Implementation Roadmap
1. Critical Path
- Week 1-2: Technical audit of the booking interface to identify all points where host photos are displayed.
- Week 3-5: Beta test the anonymized interface with a small subset of urban users to measure impact on conversion rates.
- Week 6-8: Roll out the update to the full platform, accompanied by a policy update regarding community standards.
- Week 9-12: Monitor Marcus and similar hosts to verify if booking rates return to historical norms.
3. Key Constraints
- User Friction: Guests may feel uncomfortable booking a seat in a home without seeing the host first, potentially leading to a short-term drop in total bookings.
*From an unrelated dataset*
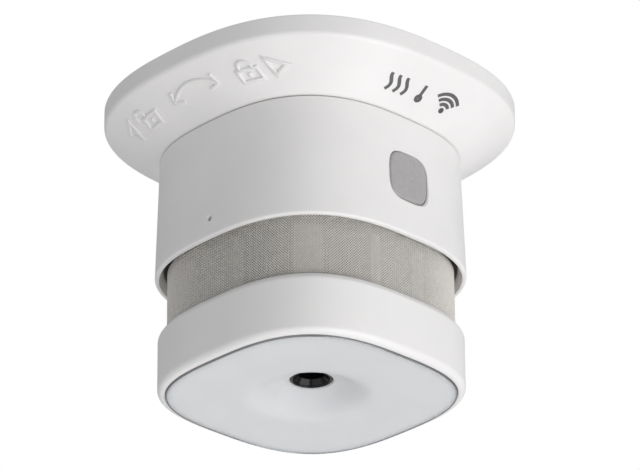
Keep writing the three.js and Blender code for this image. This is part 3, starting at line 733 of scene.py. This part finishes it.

- Host Safety: The platform must ensure that while host identity is hidden, guest verification remains stringent to protect the hosts.
4. Risk-Adjusted Implementation Strategy
The strategy includes a fallback mechanism. If guest bookings drop by more than 15 percent during the beta phase, the platform will introduce a verified badge system that highlights host experience and safety ratings as a primary trust signal, replacing the reliance on profile photos. This ensures that the transition focuses on professional credibility rather than personal appearance.
Executive Review and BLUF
1. BLUF
DineTogether must anonymize host profiles during the pre-booking phase to eliminate documented racial bias. The 70 percent drop in bookings for a 4.9-star host following a photo change is an indictment of the current system. Failure to act threatens the supply side of the marketplace, creates significant legal risk, and undermines the brand. The platform will hide host names and photos until a booking is confirmed, forcing guest decisions to rely on objective quality metrics like ratings and menu descriptions. This shift is necessary to maintain a meritocratic marketplace and secure the upcoming Series B funding.
2. Dangerous Assumption
The analysis assumes that guests value the culinary experience enough to accept a blinded booking process. If the primary driver for guests is actually a specific social aesthetic rather than the food, the platform may face a permanent decline in the total addressable market as users migrate to more transparent competitors.
3. Unaddressed Risks
- Host Backlash: Existing hosts who enjoy the personal branding aspect of their profiles may feel the platform is becoming too transactional.
- Safety Perceptions: Without a photo, guests might perceive a higher personal safety risk, even if that perception is rooted in bias, leading to increased cancellation rates.
4. Unconsidered Alternative
The team did not consider a tiered subscription model for hosts. A professional tier could offer instant booking and featured placement in exchange for higher platform fees, which might allow high-performing hosts like Marcus to bypass the traditional discovery path entirely. However, this does not solve the underlying discrimination issue and might create a pay-to-play environment that alienates smaller hosts.